The third and final panel at the India Social Media Summit 2009, held in held in Mumbai on March 27, attempted to find out ‘Have media planners understood and invested enough in social media?’

The case study for this session was presented by Sunil R Nair, CEO and Founder, Nautanki.tv Networks Pvt Ltd. Panelists at the session included Beerud Sheth, Co-founder and CEO, Webaroo Technology India Pvt Ltd; Leroy Alvares, Country Head, Tribal DDB India; and Sandip Tarkas, President - Customer Strategy, Future Group. The session was moderated by Krishna Kumar, Editor Dare magazine.

Presenting his case study, Nair said, “It is all about being a human and being able to chatter constantly, having random thoughts and the ability to commercialise those random thoughts.” He citied the example of Snickers, which is centred on a make-believe language called ‘Snacklish’, in fact, Snickers has even asked Facebook users to create a language called ‘Snacklish’.

He also spoke about how US President Barack Obama’s campaign took the Internet to a new level and changed it for good. In India, Jammu and Kashmir Chief Minister Omar Abdullah received around 27 million views on YouTube and over 100,000 comments on his speech in the Parliament during the 2008 Trust Vote, thus making him the best Indian political brand on the Net.

Beerud Sheth commenced the session discussion by saying, “Mobile is the medium that will drive social media and the challenge here is for this media to achieve all the objectives. Social media eventually is all about engagement.”

Leroy Alvares pointed out, “I don’t think, it is the media planners’ role alone. The key investment here is in the power to listen. The simple investment is to listen right before acting. In today’s time, you have to be original, impactful and relevant if you want a good ROI.”

“A conversation has to be a dialogue that is two ways. It needs to be a strategic business and on a long term basis. If you want to get into this media and reap its benefits, you must look at it as a strategic media not as a campaign, because then it will not work,” he advised.

Sandip Tarkas observed, “We use mobile actively as that is one way we can get our consumers back and get our traction. The ad spend on social media is still less, however, the efforts that a planner has to put in are much higher. Earlier, ad agencies used to be the aggregators, but today, it is the clients who are the aggregators.”

Dare magazine’s Krishna Kumar concluded the discussion saying that social media in India was still evolving and that there was a lot more in store for everyone.
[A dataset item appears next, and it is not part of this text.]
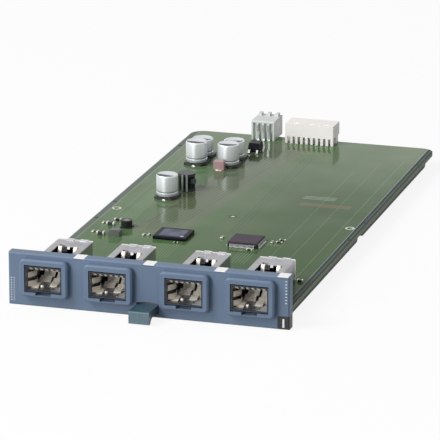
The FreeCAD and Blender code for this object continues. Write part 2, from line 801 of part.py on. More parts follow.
def can_base(diameter, x, y):
    """Square base plate with two corners cut, and a lead let in front and back."""
    half = diameter / 2 + base_over
    c = base_cut
    outline = [(-half, -half + c), (-half + c, -half), (half - c, -half), (half, -half + c),
               (half, half), (-half, half)]
    face = polygon([(x + px, y + py, board_top) for px, py in outline])
    plate = face.extrude(Vector(0, 0, base_t))
    groove_w = can_lead_w + 2 * can_lead_side
    middle = half - can_lead_in / 2
    grooves = [block_at(x, y + side * middle, board_top, groove_w, can_lead_in, can_lead_t)
               for side in (-1, 1)]
    return cut(plate, grooves)


def can_leads(diameter, x, y):
    length = can_lead_in + can_lead_out
    middle = diameter / 2 + base_over + can_lead_out - length / 2
    return [block_at(x, y + side * middle, board_top, can_lead_w, length, can_lead_t)
            for side in (-1, 1)]


def choke():
    """A drum core turned with a waist, the winding in it, and a terminal on its side."""
    r = choke_d / 2
    coil_r = r * choke_coil
    z1 = board_top + choke_h
    waist_z = board_top + choke_flange
    waist_h = choke_h - 2 * choke_flange
    neck = upright(r * choke_neck, choke_h, choke_x, choke_y, board_top)
    flanges = [upright(r, choke_flange, choke_x, choke_y, z) for z in (board_top, z1 - choke_flange)]
    core = fuse([neck] + flanges)
    coil = upright(coil_r, waist_h, choke_x, choke_y, waist_z)
    side = choke_terminal_side
    terminal = block_at(choke_x + coil_r, choke_y - r / 2, board_top + choke_terminal_z - side / 2,
                        side, side, side)
    terminal = terminal.cut(upright(coil_r, choke_h, choke_x, choke_y, board_top))
    return core, coil.cut(neck), terminal


def moulded_block():
    """A small moulded power capacitor with bevelled shoulders."""
    body = block_at(block_x, block_y, board_top + chip_stand, block_w, block_len, block_h)
    top = board_top + chip_stand + block_h
    return bevel_where(body, block_bevel, lambda e: e.BoundBox.ZMin > top - block_bevel)


def block_ends():
    return [block_at(block_x, block_y + side * block_len / 2, board_top, block_w / 2, 2 * block_lead,
                     chip_stand) for side in (-1, 1)]


def package(x, y, w, length, h, waist, lean, stand=chip_stand):
    """A moulded body, widest at its waist and leaning in above and below."""
    z0 = board_top + stand

    def ring(inset, z):
        a, b = w / 2 - inset, length / 2 - inset
        corners = [Vector(x + px, y + py, z) for px, py in ((-a, -b), (a, -b), (a, b), (-a, b))]
        return Part.makePolygon(corners + [corners[0]])

    return Part.makeLoft([ring(lean, z0), ring(0, z0 + waist), ring(lean, z0 + h)], True, True)


def regulator():
    return package(regulator_x, regulator_y, regulator_w, regulator_len, regulator_h,
                   regulator_waist, regulator_slope)


def regulator_metal():
    """Back plate with a tab behind the body, and two bent legs in front."""
    z0 = board_top
    y0 = regulator_y - regulator_len / 2
    y1 = regulator_y + regulator_len / 2
    half = regulator_plate_w / 2
    plate = box(regulator_x - half, regulator_x + half, regulator_y - half / 2,
                y1 + regulator_plate_out, z0, z0 + chip_stand)
    pieces = [plate]
    thick = regulator_leg_t
    mid = z0 + chip_stand + regulator_waist
    under = y0 + regulator_slope * thick / regulator_waist
    knee = y0 - 2 * thick
    heel = knee - thick
    toe = y0 - regulator_leg_out
    profile = [(y0, mid), (knee, mid), (heel, z0 + thick), (toe, z0 + thick), (toe, z0),
               (heel + thick / 2, z0), (knee + thick / 2, mid - thick), (under, mid - thick)]
    for side in (-1, 1):
        cx = regulator_x + side * (regulator_w - 2 * regulator_leg_w) / 2
        pieces.append(prism_x(profile, cx - regulator_leg_w / 2, cx + regulator_leg_w / 2))
    return pieces


def flat_package(place, stand):
    """A flat package whose top is h above the board; without leads it lies on the board itself."""
    x, y, w, length, h = on_board(place)
    return package(x, y, w, length, h - stand, (h - stand) / 2, chip_lean * h, stand)


def chip_leads(place):
    """Leads that come out at the waist of a package and run straight down to the board."""
    x, y, w, length, h = on_board(place)
    waist = board_top + (h + chip_stand) / 2
    leads = []
    for quarter, half in enumerate((length / 2, w / 2, length / 2, w / 2)):
        for d in spread(lead_count, lead_pitch):
            lead = box(d - lead_w / 2, d + lead_w / 2, half, half + lead_out, board_top, waist)
            lead.rotate(Vector(0, 0, 0), Vector(0, 0, 1), 90 * quarter)
            lead.translate(Vector(x, y, 0))
            leads.append(lead)
    return leads


def small_parts():
    """Resistors and ceramic capacitors."""
    return [block_at(x, y, board_top, w, length, h)
            for x, y, w, length, h in [on_board(place) for place in small_parts_at]]


def crystal():
    """A metal can with rounded upper corners."""
    x, y, w, length, h = on_board(crystal_at)
    body = block_at(x, y, board_top, w, length, h)
    top = board_top + h
    return bevel_where(body, crystal_bevel, lambda e: e.BoundBox.ZMin > top - crystal_bevel / 2
                       and e.BoundBox.XLength < w / 2)


def drum():
    """A small round inductor: a square foot and a round case."""
    foot = block_at(drum_x, drum_y, board_top, drum_d, drum_d, drum_foot_h)
    return foot.fuse(upright(drum_d / 2, drum_h, drum_x, drum_y, board_top)).removeSplitter()


# ---------------------------------------------------------------- connectors at the back edge
def power_housing():
    """A white right-angle housing on a comb of legs, with a cell for each contact at the back."""
    x0 = power_x - power_w / 2
    x1 = power_x + power_w / 2
    z0 = board_top
    z1 = z0 + power_h
    body = box(x0, x1, power_y0, power_y1, z0 + power_leg, z1)
    foot = box(x0, x1, board_y1 - power_foot, board_y1, z0, z0 + power_leg)
    legs = [box(power_x + dx - power_leg_w / 2, power_x + dx + power_leg_w / 2, power_y0,
                power_y0 + power_leg_t, z0, z0 + power_leg)
            for dx in spread(power_cell_count + 1, power_pitch)]
    solid = fuse([body, foot] + legs)
    cell_z = z0 + power_leg + (power_h - power_leg - power_cell_h) / 2
    cuts = [box(power_x + dx - power_cell_w / 2, power_x + dx + power_cell_w / 2,
                power_y1 - power_cell_deep, power_y1 + past, cell_z, cell_z + power_cell_h)
            for dx in spread(power_cell_count, power_pitch)]
    cuts += [block_at(power_x + dx, power_y0 + 2 * power_dent_len, z1 - power_dent_deep,
                      power_dent_w, power_dent_len, power_dent_deep + past)
             for dx in spread(power_dent_count, power_dent_pitch)]
    return cut(solid, cuts)


def power_pins():
    """Pins that come down between the legs and go through to the board."""
    y = power_y0 + power_leg_t + power_pin
    return [block_at(power_x + dx, y, board_top, power_pin, power_pin, power_leg)
            for dx in spread(power_cell_count, power_pitch)]


def signal_housing():
    """A grey connector: open pockets between its contacts in front, a grid of cells at the back."""
    z0 = board_top
    z1 = z0 + signal_h
    half = signal_w / 2
    body = box(signal_x - half, signal_x + half, signal_y0, signal_y1, z0, z1)
    body = bevel_where(body, signal_bevel, lambda e: e.BoundBox.ZMin > z1 - signal_bevel / 2
                       and e.BoundBox.XLength > half)
    rib_y1 = signal_y1 - signal_rib
    ribs = [box(signal_x + dx - signal_rib / 2, signal_x + dx + signal_rib / 2,
                rib_y1 - signal_rib_len, rib_y1, z1 - signal_bevel, z1 + signal_rib_h)
            for dx in spread(signal_rib_count, signal_rib_pitch)]
    cuts = []
    for dx in spread(signal_col_count, signal_pitch):
        cx = signal_x + dx
        cuts.append(box(cx - signal_pocket_w / 2, cx + signal_pocket_w / 2, signal_y0 - past,
                        signal_y0 + signal_pocket_deep, z0 - past, z1 - signal_rail))
        for dz in spread(signal_row_count, signal_row_pitch):
            cuts.append(box(cx - signal_hole / 2, cx + signal_hole / 2, signal_y1 - signal_hole_deep,
                            signal_y1 + past, z0 + signal_h / 2 + dz - signal_hole / 2,
                            z0 + signal_h / 2 + dz + signal_hole / 2))
    return cut(fuse([body] + ribs), cuts)


def signal_contacts():
    """Contact strips down the housing's face, set over at half height, with a foot on the board."""
    z0 = board_top
    z1 = z0 + signal_h - strip_top
    bend = z0 + signal_h / 2
    face_y = signal_y0 - strip_t
    strips = []
    for dx in spread(strip_count, signal_pitch):
        left = signal_x + dx - strip_w / 2
        right = left + strip_w
        outline = [(left, z1), (right, z1), (right, bend), (right + strip_crank, bend - strip_crank),
                   (right + strip_crank, z0), (left + strip_crank, z0),
                   (left + strip_crank, bend - strip_crank), (left, bend)]
        blade = polygon([(px, face_y, pz) for px, pz in outline]).extrude(Vector(0, strip_t, 0))
        foot = box(left + strip_crank, right + strip_crank, face_y - strip_foot, signal_y0, z0, z0 + strip_t)
        strips.append(blade.fuse(foot).removeSplitter())
    return strips


# ---------------------------------------------------------------- build and export
def main():
    os.makedirs("parts", exist_ok=True)
    nodes = {
        "front_panel": front_panel(),
        "slot_tag": slot_tag(),
        "ground_clips": Part.makeCompound([ground_clip(x) for x in clip_xs]),
        "release_lever": release_lever(),
        "lever_pin": pivot_pin(),
        "lever_spring": leaf_spring(),
        "panel_screws": Part.makeCompound([board_screw(x, screw_y(), board_top, screw_len - head_h)
                                           for x in (-lug_x, lug_x)]),
        "circuit_board": circuit_board(),
    }
    for side, name in ((-1, "left"), (1, "right")):
        for span, end in zip(runner_spans(), ("front", "rear")):
            nodes["guide_runner_%s_%s" % (name, end)] = guide_runner(side, span)
    for number, x in enumerate(port_xs, 1):
        nodes["transceiver_cage_%d" % number] = cage(x)
        nodes["ground_collar_%d" % number] = collar(x)
        nodes["host_connector_%d" % number] = host_connector(x)
    nodes["host_contacts"] = Part.makeCompound([s for x in port_xs for s in host_contacts(x)])
    leads = []
    for name, diameter, height, from_left, from_back in cans:
        x, y = from_left - board_half, board_y1 - from_back
        nodes[name + "_can"] = can(diameter, height, x, y)
        nodes[name + "_base"] = can_base(diameter, x, y)
        leads += can_leads(diameter, x, y)
    nodes["capacitor_leads"] = Part.makeCompound(leads)
    nodes["choke_core"], nodes["choke_winding"], nodes["choke_terminal"] = choke()
    nodes["block_capacitor"] = moulded_block()
    nodes["block_capacitor_leads"] = Part.makeCompound(block_ends())
    nodes["regulator_body"] = regulator()
    nodes["regulator_metal"] = Part.makeCompound(regulator_metal())
    nodes["switch_chip"] = flat_package(switch_chip_at, 0)
    nodes["control_chip"] = flat_package(control_chip_at, chip_stand)
    nodes["control_chip_leads"] = Part.makeCompound(chip_leads(control_chip_at))
    nodes["crystal"] = crystal()
    nodes["drum_inductor"] = drum()
    nodes["chip_components"] = Part.makeCompound(small_parts())
    nodes["power_connector"] = power_housing()
    nodes["power_connector_pins"] = Part.makeCompound(power_pins())
    nodes["signal_connector"] = signal_housing()
    nodes["signal_connector_contacts"] = Part.makeCompound(signal_contacts())
    for name, shape in nodes.items():
        export(name, shape)
        print("%-28s solids %3d  volume %9.1f" % (name, len(shape.Solids), shape.Volume))
    print("nodes", len(nodes))


main()
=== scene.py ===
# %% [markdown]
# # A switch line card
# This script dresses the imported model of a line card: a narrow moulded front panel with four
# transceiver ports, and the long circuit board that slides into the switch behind it. The solids
# come from the CAD model and keep their places. The cells below give every surface its finish and
# add the fine pieces that a solid model leaves out. All lengths are in metres, as in the frame.

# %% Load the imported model
import math

import bpy
from mathutils import Matrix, Vector


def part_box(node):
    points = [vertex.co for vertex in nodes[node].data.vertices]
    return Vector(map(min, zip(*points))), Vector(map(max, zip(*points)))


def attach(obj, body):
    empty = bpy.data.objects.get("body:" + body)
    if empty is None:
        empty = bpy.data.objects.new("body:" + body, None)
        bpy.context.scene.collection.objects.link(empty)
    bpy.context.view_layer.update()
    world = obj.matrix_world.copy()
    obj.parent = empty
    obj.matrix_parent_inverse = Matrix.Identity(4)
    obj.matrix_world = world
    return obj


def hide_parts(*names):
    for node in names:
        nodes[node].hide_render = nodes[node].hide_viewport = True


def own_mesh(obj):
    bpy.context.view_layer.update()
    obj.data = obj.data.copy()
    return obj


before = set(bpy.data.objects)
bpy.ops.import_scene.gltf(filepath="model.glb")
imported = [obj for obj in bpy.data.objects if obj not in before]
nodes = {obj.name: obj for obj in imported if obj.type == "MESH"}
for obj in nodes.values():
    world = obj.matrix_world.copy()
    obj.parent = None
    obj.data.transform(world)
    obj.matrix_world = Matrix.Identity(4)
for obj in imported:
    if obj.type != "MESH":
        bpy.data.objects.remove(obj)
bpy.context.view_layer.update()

mm = 0.001

# %% [markdown]
# ## Shader arithmetic
# A shader is a net of nodes, and sums in it need a Math node each. Building them by hand is slow to
# write and slower to read. A small class that stands for one output socket lets Python's own signs
# add those nodes, so a pattern reads as the formula that it is. A second class holds a net and has
# the one method that adds any other node to it.

# %% A socket that understands plus, minus, times and compare
class Value:
    """One output socket in a net of nodes."""

    def __init__(self, net, socket):
        self.net = net
        self.socket = socket

    def math(self, operation, first, second=0.0):
        """A Math node with that operation."""
        return self.net.add("ShaderNodeMath", {"operation": operation}, {0: first, 1: second})

    def __add__(self, other):
        return self.math("ADD", self, other)

    def __sub__(self, other):
        return self.math("SUBTRACT", self, other)

    def __rsub__(self, other):
        return self.math("SUBTRACT", other, self)

    def __mul__(self, other):
        return self.math("MULTIPLY", self, other)

    def __truediv__(self, other):
        return self.math("DIVIDE", self, other)

    def __gt__(self, other):
        return self.math("GREATER_THAN", self, other)

    def __lt__(self, other):
        return self.math("LESS_THAN", self, other)

    def __abs__(self):
        return self.math("ABSOLUTE", self)

    __radd__ = __add__
    __rmul__ = __mul__

    def between(self, low, high):
        """1 where the value lies between low and high, else 0."""
        return (self > low) * (self < high)

    def repeat(self, step):
        """Where the value lies within a step that repeats, from 0 to 1."""
        return self.math("FRACT", self / step)

    def held(self, low, high):
        """The value, held between low and high."""
        return self.math("MINIMUM", self.math("MAXIMUM", self, low), high)

    def either(self, other):
        """The larger of two values, so 1 where either mask is 1."""
        return self.math("MAXIMUM", self, other)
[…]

The valedictory session was addressed by Ashwani Singla, CEO, Genesis Burson-Marsteller, who noted, “The paradigms are radically different today. Research shows that people are looking for information from a convenience standpoint and participation in that conversation is adding value to that conversation. We have to also understand that the medium is not at all meant to be intrusive, instead it must be participative, therefore, there is a need to form conversations.”

He added, “Transparency and credibility is what creates trust, and this medium is not about reach or frequency, but it is all about trust. It allows to you have an open and engaging conversation. The biggest opportunity about Web 2.0 is about your ability to earn trust.”